Imagine the following scenario. James brings up the ball into a halfcourt set. After coach Erik Spoelstra signals for the pick-and-roll, Bosh obediently jogs to the top of the key to set a high ball screen for James. James uses the hard pick to dribble away to the right wing, luring Mike Miller's defender from the right corner, sending Bosh rolling to the basket and leaving Wade to fill the top of the key.

Hit the pause button.

In this instant, James has four options to alter his team's chances of scoring:

1) Pass to Miller for the open 3. (Miller shot 41-for-67 on open catch-and-shoots last season, according to Synergy Sports Technology)
2) Hit Bosh for a layup. (Bosh scored in 73.3 percent of such situations)
3) Hand the ball off to Wade to restart the offense. (Wade ranks as one of the top isolation scorers in the game)
4) Take a pull-up jumper off the dribble. (James hit 37.4 percent of jumpers off screens)
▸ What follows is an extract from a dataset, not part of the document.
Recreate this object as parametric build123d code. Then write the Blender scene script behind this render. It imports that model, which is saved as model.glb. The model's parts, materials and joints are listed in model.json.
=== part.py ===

This pivotal moment captures the beauty of basketball. It would take even the sharpest analyst several minutes to collect all the available data at hand, design a decision tree, calculate the probabilities and finally arrive at a well-informed choice. But James has only a precious millisecond to make his move. And for most of James' career in Cleveland, the optimal choice for the Cavaliers often aligned with the optimal choice of his own -- take the shot.

But as we all know, he's not in Cleveland anymore and it may not be a good idea to choose what's behind door No. 4. It may be a better play to draw the defense and use his vision and passing skills to get the better shot. But that means fewer points for James, and less recognition in the box score.

James' mind will be forced to adjust to a new set of variables in Miami. And they're much, much better. In other words, the scoring probabilities of his teammates have risen to heights he's never seen.

This is why some believe James will become the first person in nearly a half-century to average a triple-double. He just received a new batch of toys and he can pass to them without lowering the chances his team will score. But the big question remains: Is LeBron willing to trade personal glory for the sake of victory?

It all comes down to the framework of WPA. James would have to pass up the shot that he loved to take in Cleveland because probabilistically it may be the better play with his new Super Friends. But as any coach will attest, player ego often gets in the way of a team's goals. If James swallows his pride and makes the pass to an open Wade for a game-winning shot, it won't signal that Wade is The Man, even if that's what the media would decide. In reality, it means James has fully recognized his role as the facilitator of victory, whether that's taking the big shots or creating better ones for his teammates.

Unlike the start-and-stop style of baseball and football, basketball is largely a fluid game with little opportunity to press the pause button and establish new discrete games states like an at-bat in baseball or a down in football. And for that reason, we're a long ways from developing a WPA for the hardwood.

But in the meantime, the blueprint still provides an innovative way to think outside the box score.

Kevin Durant 35
07-30-2010, 04:39 PM
^^ I think a better thing for LeBron to do is go up for a dunk or layup rather than a jumper of a screen.